The former publisher was the Japan Socialist Party Organ Paper Bureau (front page of that period). It is now handled by the Social Democratic Party National Union Organ Paper and Publicity Bureau. The monthly subscription is ¥720 (including postage + ¥168). Anyone, not only party members, may subscribe by concluding a regular subscription contract (half-year or one-year). When party members or cooperating members subscribe, the relevant regional or workplace general branch or branch handles dispatch, and rebate or subsidy funds are provided by the National Union according to the number of copies (front page as of 2010).

During the Socialist Party era circulation was maintained at 400,000, but the threefold split of 1996 into the Democratic Party, Social Democratic Party and New Socialist Party caused a sharp decline. Although distribution networks weakened owing to the party’s decline and the aging of its membership, the paper still claimed a circulation of 140,000 as of 2011. This was due to the existence of loyal “Shimpō fans” throughout the country, and the paper has remained a powerful pillar of the Social Democratic Party’s finances and organizational strength. In recent years the serial “Mizuho Fukushima: Dialogues on Life,” in which party leader Mizuho Fukushima converses with cultural figures, has been compiled into a book. The paper has also carried scoop articles on the 2007 bribery scandal involving Administrative Vice-Minister of Defense Takemasa Moriya and the defense trading company Yamada Corporation, and the large-scale tax-evasion case involving Managing Director Naoki Akiyama of the Japan–U.S. Peace and Cultural Exchange Association. Detailed Diet reports appear on pages 1–3. Columns include Tōru Hayano’s “Reading Politics,” Yū Uno’s economics column, and overseas correspondent Kiyoshi Ueno’s Latin America reports.

In January 2010 the 12th Regular National Convention adopted Proposal No. 1 calling for “substantial page reform at an early date.” On this basis a page reform was carried out with the 3 March 2010 issue (No. 4579) (change of masthead and layout, enlargement of type, redesign of the readers’ column, and creation of a local-government page). The paper was then a tabloid of 16 pages printed in black and blue.

Printing is handled by Printing Center Co., Ltd. (now Kōhō Brace Co., Ltd.). The company formerly occupied the same Social and Cultural Center as the Social Democratic Party National Union; after the center’s demolition in 2013 the party headquarters moved to rented floors in the Nagatachō Building (2-4-3 Nagatachō, Chiyoda), while Kōhō Brace relocated to 1-7-7 Shingashi, Itabashi, with its sales headquarters at 2-6-2 Hitotsubashi, Chiyoda. The party headquarters moved again in 2017 to the 5th and 6th floors of the Maruki Enomoto Building (3-18-17 Minato, Chūō). At the extraordinary national convention of November 2020 a resolution permitting merger into the Constitutional Democratic Party was narrowly passed and the party split. As a result the organ publications suffered a sharp drop in circulation; as of the end of March 2021 Shakai Shimpō stood at 50,000 copies.

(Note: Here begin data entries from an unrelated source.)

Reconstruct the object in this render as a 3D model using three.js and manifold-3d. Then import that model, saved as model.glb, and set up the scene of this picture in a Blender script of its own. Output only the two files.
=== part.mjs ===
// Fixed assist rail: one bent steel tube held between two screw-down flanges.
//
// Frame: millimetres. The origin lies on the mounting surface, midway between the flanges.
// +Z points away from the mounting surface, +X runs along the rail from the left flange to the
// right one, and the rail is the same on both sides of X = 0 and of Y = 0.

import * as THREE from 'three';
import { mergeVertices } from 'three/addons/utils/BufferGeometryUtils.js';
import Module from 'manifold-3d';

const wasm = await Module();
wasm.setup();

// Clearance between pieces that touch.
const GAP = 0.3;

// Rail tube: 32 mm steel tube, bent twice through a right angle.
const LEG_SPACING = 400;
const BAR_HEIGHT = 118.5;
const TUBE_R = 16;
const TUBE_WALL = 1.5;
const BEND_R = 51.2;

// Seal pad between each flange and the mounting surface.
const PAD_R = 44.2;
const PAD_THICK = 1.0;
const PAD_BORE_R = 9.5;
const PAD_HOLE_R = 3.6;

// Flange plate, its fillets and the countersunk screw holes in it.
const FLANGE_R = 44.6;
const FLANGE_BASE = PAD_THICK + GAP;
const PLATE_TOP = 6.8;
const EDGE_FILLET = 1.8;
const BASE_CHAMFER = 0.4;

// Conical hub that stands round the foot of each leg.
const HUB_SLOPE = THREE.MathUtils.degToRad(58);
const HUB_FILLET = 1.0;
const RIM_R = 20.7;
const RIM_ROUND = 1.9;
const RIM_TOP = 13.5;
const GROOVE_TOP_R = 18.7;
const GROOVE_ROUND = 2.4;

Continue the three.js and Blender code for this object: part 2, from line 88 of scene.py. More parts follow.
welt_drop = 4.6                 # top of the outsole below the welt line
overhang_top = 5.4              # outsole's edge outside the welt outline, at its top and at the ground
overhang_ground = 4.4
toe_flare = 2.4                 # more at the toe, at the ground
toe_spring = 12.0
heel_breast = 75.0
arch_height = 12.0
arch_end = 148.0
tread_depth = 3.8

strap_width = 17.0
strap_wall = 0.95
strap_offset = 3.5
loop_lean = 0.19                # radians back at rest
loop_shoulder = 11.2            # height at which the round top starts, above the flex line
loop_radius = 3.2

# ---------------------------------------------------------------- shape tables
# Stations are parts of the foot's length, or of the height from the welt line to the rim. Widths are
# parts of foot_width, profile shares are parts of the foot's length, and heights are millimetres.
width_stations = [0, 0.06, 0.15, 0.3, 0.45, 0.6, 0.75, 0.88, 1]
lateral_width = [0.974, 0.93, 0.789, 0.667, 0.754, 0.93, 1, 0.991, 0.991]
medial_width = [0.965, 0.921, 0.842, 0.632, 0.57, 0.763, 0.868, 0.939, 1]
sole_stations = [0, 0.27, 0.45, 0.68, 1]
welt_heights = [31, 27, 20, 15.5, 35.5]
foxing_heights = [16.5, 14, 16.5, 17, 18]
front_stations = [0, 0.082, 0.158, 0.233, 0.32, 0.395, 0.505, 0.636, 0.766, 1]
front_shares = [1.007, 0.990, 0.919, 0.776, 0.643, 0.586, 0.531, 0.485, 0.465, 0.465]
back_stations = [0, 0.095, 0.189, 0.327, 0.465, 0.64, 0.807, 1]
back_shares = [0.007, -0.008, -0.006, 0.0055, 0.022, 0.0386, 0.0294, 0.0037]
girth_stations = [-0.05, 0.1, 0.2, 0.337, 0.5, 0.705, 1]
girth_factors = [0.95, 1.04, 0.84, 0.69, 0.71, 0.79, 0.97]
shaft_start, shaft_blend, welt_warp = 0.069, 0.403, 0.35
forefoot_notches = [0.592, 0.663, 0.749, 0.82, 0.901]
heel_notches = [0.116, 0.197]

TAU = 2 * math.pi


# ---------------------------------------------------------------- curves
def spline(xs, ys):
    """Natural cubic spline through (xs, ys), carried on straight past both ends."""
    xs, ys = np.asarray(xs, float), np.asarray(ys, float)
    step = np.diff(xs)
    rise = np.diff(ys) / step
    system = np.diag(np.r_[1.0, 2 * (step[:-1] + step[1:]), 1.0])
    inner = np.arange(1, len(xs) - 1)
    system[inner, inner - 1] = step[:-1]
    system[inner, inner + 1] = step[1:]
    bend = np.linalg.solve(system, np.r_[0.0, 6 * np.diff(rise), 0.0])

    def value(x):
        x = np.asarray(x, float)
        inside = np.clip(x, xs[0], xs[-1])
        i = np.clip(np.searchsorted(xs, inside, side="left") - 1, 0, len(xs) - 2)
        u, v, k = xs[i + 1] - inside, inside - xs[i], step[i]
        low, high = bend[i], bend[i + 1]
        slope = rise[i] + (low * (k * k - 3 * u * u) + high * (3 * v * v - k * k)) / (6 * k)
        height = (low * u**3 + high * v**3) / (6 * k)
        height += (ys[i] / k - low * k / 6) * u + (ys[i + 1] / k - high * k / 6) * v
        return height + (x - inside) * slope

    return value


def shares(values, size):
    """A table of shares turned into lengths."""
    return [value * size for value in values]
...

== Successive directors of the Organ Paper Bureau and editors-in-chief ==
Directors of the Organ Paper Bureau (from the 1960s onward)
- Takeshi Tokano
- Isamu Akamatsu
- Orinoshin Tanaka
- Yūzō Awaya
- Eietsu Morinaga
- Masahiro Yamamoto
- Toshio Ōtsuka
- Masakatsu Takagi
- Hiromi Ichikawa
- Naoto Nakagawa
- Shōzō Yokota
- Osamu Nakajima

Editors-in-chief (from the 1960s onward)
- Shigeru Gotō
- Hiroji Nakahara
- Toshio Ōtsuka
- Hiroshi Nukui
- Genzō Sonoda
- Takeshi Ishida
- Minoru Masumura
- Seishirō Fukuda
- Hiroto Kikuchi
- Masaaki Soto
- Suguru Yajima
- Minoru Tanaka

== Contents (including past features) ==
- Rapid reports on the political situation and Social Democratic Party street-propaganda activities
- Serial manga “Dotō no Tōsan” (Satoru Takahashi)
- Seichō Matsumoto’s novel Chūō Ryūsha (serialized 1965–1966)
- “Karin no Chokugen” by Karin Amamiya
- Serial column “Reading Politics” by Tōru Hayano
- Serial column “Sataka Shin’s Viewpoint” by Shin Sataka

== Tokyo Shimpō ==
In 1971 the organ paper of the Japan Socialist Party Tokyo Metropolitan Headquarters, Tokyo Shimpō, was founded. In 1976 it became independent as the Tokyo Shimpō Company and has been published under that name ever since.